Exercise data:
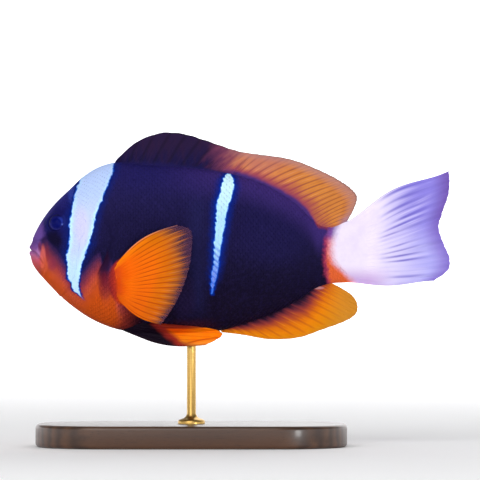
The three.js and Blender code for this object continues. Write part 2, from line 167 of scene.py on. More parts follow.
def relief(u, y, v):
    """How far the worked skin stands above the plain body form, in mm."""
    # The mouth's slit, with a lip above it and one below, and the fold behind the upper lip.
    gape, _ = from_line(GAPE, u, v)
    mouth = 1 - smooth(3.9, 4.8, u)
    height = -0.55 * bump(gape, 0.26) * mouth
    height += 0.42 * bump(gape - 0.95, 0.62) * mouth + 0.38 * bump(gape + 0.9, 0.6) * mouth
    fold, along = from_line(LIP_FOLD, u, v)
    height -= 0.26 * bump(fold, 0.26)
    height += 0.26 * bump(fold - 0.75, 0.5) * smooth(0.2, 0.4, along) * (1 - smooth(0.75, 0.95, along))
    # The eye's groove and rim, and the nostril, a small pit in a raised ring.
    ball = np.sqrt((u - EYE_U) ** 2 + (np.abs(y) - EYE_Y) ** 2 + (v - EYE_V) ** 2) - EYE_RADIUS
    rim = 0.12 * bump(ball - 0.45, 0.42) - 0.06 * bump(ball - 1.35, 0.45)
    height += rim - 0.5 * smooth(0.05, -0.4, ball)
    lid = np.hypot((u - ORBIT_U) / 2.25, (v - ORBIT_V) / 1.95)
    height += 0.34 * smooth(0.85, 1.1, lid) * (1 - smooth(1.15, 2, lid))
    nostril = np.hypot(u - NOSTRIL_U, v - NOSTRIL_V)
    height += 0.14 * bump(nostril - 0.5, 0.2) - 0.4 * bump(nostril, 0.27)
    # The rear edges of the cheek and the gill cover: each rises to its edge and drops behind it.
    for line, starts, stops, rise, run, soft, groove, offset, width in (
        (CHEEK_EDGE, (0, 0.2), (0.8, 1), 0.24, 2.4, 0.1, 0.12, 0.3, 0.3),
        (GILL_EDGE, (0.1, 0.4), (0.62, 0.85), 0.34, 5, 0.15, 0.34, 0.35, 0.4),
    ):
        edge, along = from_line(line, u, v)
        swell = rise * np.exp(-np.maximum(-edge, 0) / run) * smooth(soft, -soft, edge)
        ends = smooth(*starts, along) * (1 - smooth(*stops, along))
        height += (swell - groove * bump(edge - offset, width)) * ends
    # The fleshy root of the pectoral fin, and the chin drawn in under the snout.
    shoulder = np.hypot((u - 28.2) / 2.6, (v + 9.3) / 5.4)
    height += 0.6 * np.exp(-(shoulder**2))
    return height - 0.3 * bump(u - 0.2, 1.2) * bump(v - 0.3, 4)


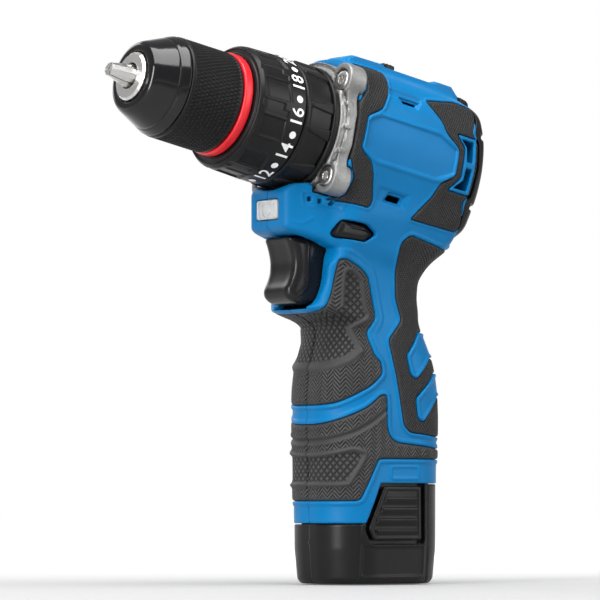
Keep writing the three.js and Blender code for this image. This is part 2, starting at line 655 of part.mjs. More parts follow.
const housing = housingHalf();
add(drill, 'housing_left', housing, BLUE);
add(drill, 'housing_right', mirrored(housing), BLUE);
for (const [name, pad] of Object.entries(PADS)) {
  add(drill, `${name}_left`, biggest(pad), RUBBER);
  add(drill, `${name}_right`, mirrored(biggest(pad)), RUBBER);
}

add(barrel, 'rear_cap', rearCap(), BLACK);
add(barrel, 'gearbox_flange', gearboxFlange(), CAST);
[[1, 1], [-1, 1], [-1, -1], [1, -1]].forEach(([y, z], i) => {
  add(barrel, `flange_screw_${i + 1}`, flangeScrew(y * FLANGE.lugY, z * FLANGE.lugZ), STEEL);
});
add(barrel, 'speed_slider', speedSlider(), BLACK);
add(barrel, 'dust_ring', dustRing(), BLUE);
add(barrel, 'mode_ring', modeRing(), BLACK);
add(barrel, 'torque_ring', torqueRing(), BLACK);
add(barrel, 'lock_ring', lockRing(), RED);
add(barrel, 'chuck_sleeve', chuckSleeve(), BLACK);
add(barrel, 'chuck_nose', chuckNose(), GLOSS_BLACK);
add(barrel, 'chuck_nut', chuckNut(), DARK_STEEL);
add(barrel, 'chuck_body', chuckBody(), STEEL);
for (let i = 0; i < 3; i += 1) add(barrel, `jaw_${i + 1}`, jaw(i), STEEL);

add(barrel, 'clutch_spring', clutchSpring(), DARK_STEEL);
add(barrel, 'gearbox_case', gearboxCase(), DARK_STEEL);
add(barrel, 'ring_gear_1', ringGear(-42.3, -36.2), DARK_STEEL);
add(barrel, 'ring_gear_2', ringGear(-32.6, -26.2), DARK_STEEL);
add(barrel, 'output_spindle', outputSpindle(), DARK_STEEL);
add(barrel, 'carrier_1', carrierOne(), DARK_STEEL);
for (let i = 0; i < PLANET_COUNT; i += 1) {
  add(barrel, `planet_1_${i + 1}`, planetGear(i, -42.1, -36.4), DARK_STEEL);
  add(barrel, `planet_2_${i + 1}`, planetGear(i, -32.2, -26.4), DARK_STEEL);
}
add(barrel, 'sun_pinion', sunPinion(), DARK_STEEL);
add(barrel, 'rotor', rotor(), DARK_STEEL);
add(barrel, 'fan', fan(), BLACK);
add(barrel, 'motor_can', motorCan(), DARK_STEEL);
add(barrel, 'rear_bearing', rearBearing(), STEEL);

add(drill, 'trigger', trigger(), BLACK);
add(drill, 'direction_selector', directionSelector(), BLACK);
add(drill, 'switch_module', switchModule(), BLACK);
add(drill, 'controller_board', controllerBoard(), BOARD);
add(drill, 'terminal_block', terminalBlock(), BLACK);
add(drill, 'lamp_lens', lampLens(), CLEAR);

add(drill, 'battery_case', batteryCase(), BLACK);
cellPlaces.forEach((place, i) => add(drill, `battery_cell_${i + 1}`, batteryCell(place), CELL_WRAP));
add(drill, 'latch_left', latch(), BLACK);
add(drill, 'latch_right', mirrored(latch()), BLACK);

export default drill;
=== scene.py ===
"""Looks for the cordless drill: fine moulded shells, chuck, rings, battery and studio light."""
import json
import math
from functools import reduce

import bpy
import numpy as np
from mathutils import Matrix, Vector


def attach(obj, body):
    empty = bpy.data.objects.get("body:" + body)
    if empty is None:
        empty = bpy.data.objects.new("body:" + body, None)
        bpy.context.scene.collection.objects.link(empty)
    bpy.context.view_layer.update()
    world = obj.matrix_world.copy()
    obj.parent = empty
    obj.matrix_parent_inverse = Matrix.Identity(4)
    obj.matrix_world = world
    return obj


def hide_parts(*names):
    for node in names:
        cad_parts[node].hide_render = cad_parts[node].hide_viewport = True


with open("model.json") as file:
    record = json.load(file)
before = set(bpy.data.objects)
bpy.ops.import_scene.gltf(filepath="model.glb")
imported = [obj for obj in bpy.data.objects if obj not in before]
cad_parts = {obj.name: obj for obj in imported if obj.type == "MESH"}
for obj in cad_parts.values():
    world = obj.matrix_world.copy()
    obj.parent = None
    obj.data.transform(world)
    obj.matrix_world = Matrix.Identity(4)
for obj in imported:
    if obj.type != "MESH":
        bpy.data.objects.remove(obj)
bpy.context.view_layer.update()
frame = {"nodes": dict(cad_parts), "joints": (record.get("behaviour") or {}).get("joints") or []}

# ---------------- frame and driving sizes, mm
MM = 0.001
SPINDLE = next(j for j in frame["joints"] if j["name"] == "spindle_spin")
AXIS = np.array(SPINDLE["axis"], float)
ORIGIN = np.array(SPINDLE["pos_m"], float) / MM
COS, SIN = AXIS[0], AXIS[2]


def pick(full):
    return full


# sample spacing of the large pieces and of the small ones
CELL = pick(0.42)
FINE = pick(0.3)
WALL = 2.2
PAD_PROUD = 0.6
PAD_DEPTH = 0.8
LIP = 0.45

GRIP_TOP = 152
# grip sections: height, reach forward, reach back, half width, corner radius
GRIP = [
    (16, 26.1, 26.3, 20.6, 17), (50, 26.5, 26.7, 20.6, 17), (62, 26.9, 26.9, 20.6, 17),
    (72, 26.7, 26.5, 20.4, 16.8), (78, 26.0, 25.6, 20.1, 16.5), (84, 24.9, 24.2, 19.4, 16),
    (91, 23.2, 21.6, 18.5, 16), (95, 23.0, 19.6, 18.1, 15.7), (98, 25.5, 18.2, 17.7, 14.5),
    (100, 33.0, 17.4, 17.4, 12), (102, 38.0, 16.8, 17.3, 11), (106, 38, 16.1, 17.3, 11),
    (113, 38, 16.5, 17.6, 11), (118, 38, 20.0, 18.2, 11), (121, 34, 23.0, 18.9, 11),
    (124, 30, 27.5, 19.8, 11), (130, 29, 33.0, 22.0, 10), (136, 28, 34.5, 23.4, 10),
    (GRIP_TOP, 28, 36.0, 23.4, 10),
]
SNOUT_FRONT = 45.3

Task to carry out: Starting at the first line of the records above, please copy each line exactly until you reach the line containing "return height - 0.3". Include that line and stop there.

Answer to this problem:
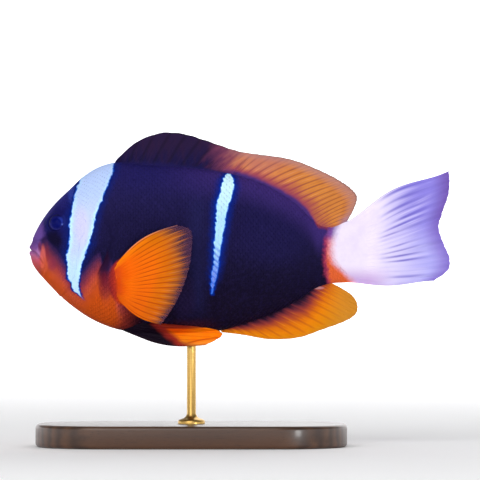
The three.js and Blender code for this object continues. Write part 2, from line 167 of scene.py on. More parts follow.
def relief(u, y, v):
    """How far the worked skin stands above the plain body form, in mm."""
    # The mouth's slit, with a lip above it and one below, and the fold behind the upper lip.
    gape, _ = from_line(GAPE, u, v)
    mouth = 1 - smooth(3.9, 4.8, u)
    height = -0.55 * bump(gape, 0.26) * mouth
    height += 0.42 * bump(gape - 0.95, 0.62) * mouth + 0.38 * bump(gape + 0.9, 0.6) * mouth
    fold, along = from_line(LIP_FOLD, u, v)
    height -= 0.26 * bump(fold, 0.26)
    height += 0.26 * bump(fold - 0.75, 0.5) * smooth(0.2, 0.4, along) * (1 - smooth(0.75, 0.95, along))
    # The eye's groove and rim, and the nostril, a small pit in a raised ring.
    ball = np.sqrt((u - EYE_U) ** 2 + (np.abs(y) - EYE_Y) ** 2 + (v - EYE_V) ** 2) - EYE_RADIUS
    rim = 0.12 * bump(ball - 0.45, 0.42) - 0.06 * bump(ball - 1.35, 0.45)
    height += rim - 0.5 * smooth(0.05, -0.4, ball)
    lid = np.hypot((u - ORBIT_U) / 2.25, (v - ORBIT_V) / 1.95)
    height += 0.34 * smooth(0.85, 1.1, lid) * (1 - smooth(1.15, 2, lid))
    nostril = np.hypot(u - NOSTRIL_U, v - NOSTRIL_V)
    height += 0.14 * bump(nostril - 0.5, 0.2) - 0.4 * bump(nostril, 0.27)
    # The rear edges of the cheek and the gill cover: each rises to its edge and drops behind it.
    for line, starts, stops, rise, run, soft, groove, offset, width in (
        (CHEEK_EDGE, (0, 0.2), (0.8, 1), 0.24, 2.4, 0.1, 0.12, 0.3, 0.3),
        (GILL_EDGE, (0.1, 0.4), (0.62, 0.85), 0.34, 5, 0.15, 0.34, 0.35, 0.4),
    ):
        edge, along = from_line(line, u, v)
        swell = rise * np.exp(-np.maximum(-edge, 0) / run) * smooth(soft, -soft, edge)
        ends = smooth(*starts, along) * (1 - smooth(*stops, along))
        height += (swell - groove * bump(edge - offset, width)) * ends
    # The fleshy root of the pectoral fin, and the chin drawn in under the snout.
    shoulder = np.hypot((u - 28.2) / 2.6, (v + 9.3) / 5.4)
    height += 0.6 * np.exp(-(shoulder**2))
    return height - 0.3 * bump(u - 0.2, 1.2) * bump(v - 0.3, 4)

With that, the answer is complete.